First, let me say that I 100% agree with your point and literally
agree with 99% of what you wrote. Time keeping is frequently ignored,
seldom done correctly, and important in many cases that are
unrecognized. However, I feel obligated to point out:
> Distributed systems (and as I wrote, these are by no means new) need
> to coordinate their actions, based on a common reference time base and
> a monotonic clock, in just the same way as people do. I'll happily
> again quote parts of the NTP documentation on this:
Monotonicity is seldom a core requirement and only very few
implementations actually require it. There are many cases where
guaranteed monotonicity would require unacceptable trade-offs. (Even
NTP, by default, does not guarantee monotonicity, though it would have
to get into a severely broken state to behave non-monotonically.)
The problem is that most typical time uses just want the system's best
guess at wall time.
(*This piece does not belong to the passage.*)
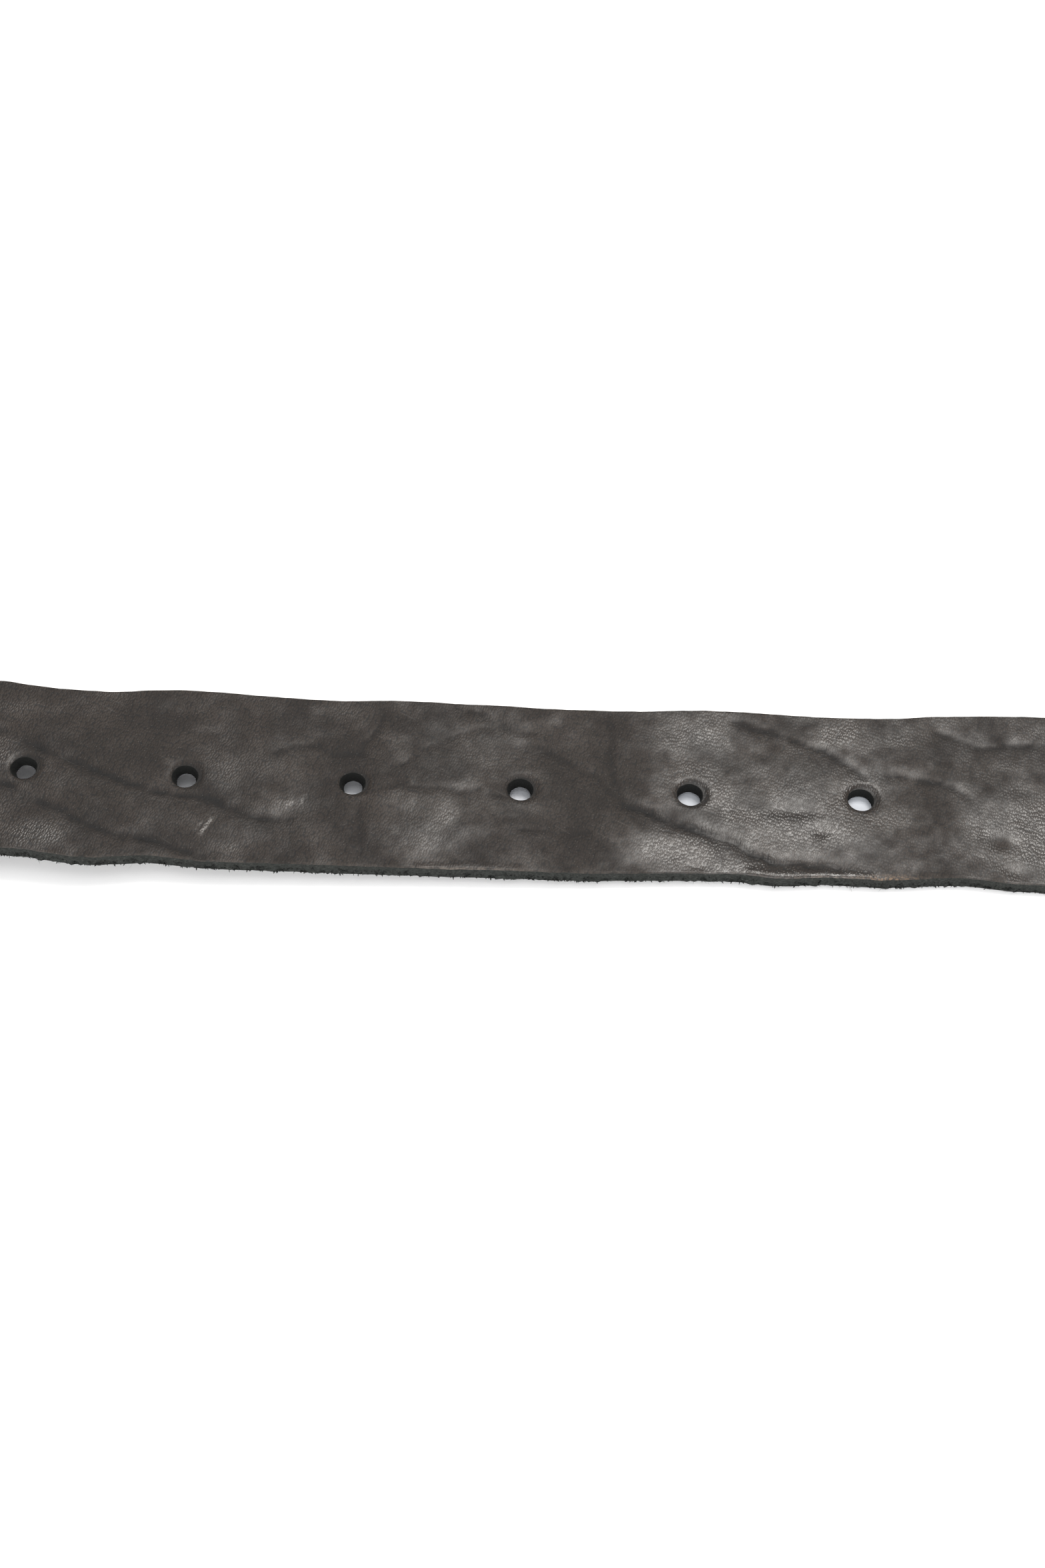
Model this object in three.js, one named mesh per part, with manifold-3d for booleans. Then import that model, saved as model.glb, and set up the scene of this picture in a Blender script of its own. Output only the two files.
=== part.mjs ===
// A roller buckle belt of raw-cut black leather, lying open on its flesh side, in millimetres.
// +X runs from the tip to the buckle, +Y to the strap's far edge, and +Z is up.
// The surface it lies on is z = 0, and the origin is under the middle of the whole belt.

import * as THREE from 'three';
import { mergeVertices } from 'three/addons/utils/BufferGeometryUtils.js';
import Module from 'manifold-3d';

const wasm = await Module();
wasm.setup();

// Driving dimensions of the strap
const strapWidth = 30;
const strapThickness = 2.25;
const tipLength = 24;            // how far the rounded tip takes to reach full width
const tipEndHalfWidth = 1.5;     // the blunt end of the tip
const sizeToMiddleHole = 800;    // from the buckle bar to the middle of the row of holes
const turnUnderLength = 52;      // how far the folded end comes back below the strap

// The row of prong holes, punched by hand, so that its steps differ a little
const tipToFirstHole = 90;
const holeSteps = [23.9, 25.0, 25.1, 25.4, 25.6];
const holeDiameter = 4;
const holeRowOffset = -0.4;      // the row runs this far to the near side of the middle

// The buckle, of one wire, with its roller and prong fixed to it
const wireRadius = 1.75;
const barToRoller = 30;
const rollerRadius = 3.2;
const rollerLength = 28;
const buckleInnerWidth = 31.8;
const prongWidth = 4.4;
const prongThickness = 2.4;
const prongRounding = 0.5;
const prongEyeRadius = 3;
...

Obviously, the better the system's wall clock is
synchronize and the more stably it flows, the better. But many uses
also want an even rate of flow. They want the clock to read 300ms
later in as close to 300ms as possible because they use the clock for
timeouts and the like.
The problem occurs when the system clock discovers that it is, say, an
hour behind wall clock time. Maybe it started up with no Internet
connectivity or synched to a bad clock. Ideally, this wouldn't happen,
but it can.
If you insist on monotonicity in this case, the system will have to
run the clock slower until it loses an hour. This will either mean a
severely off rate of flow for a short time or a somewhat off rate of
flow for a long time. In many cases, it's much more sensible to jump
the clock backwards.
Of course, the best solution is not to get into this case. But an
absolute insistence on monotonicity for the system's default wall
clock (even if we happen to get into these edge cases) is not usually
sensible.
The basic problem is that the same timebase is frequently used for
purposes with differing requirements. The best solution is to have
multiple timebases, which most modern systems do.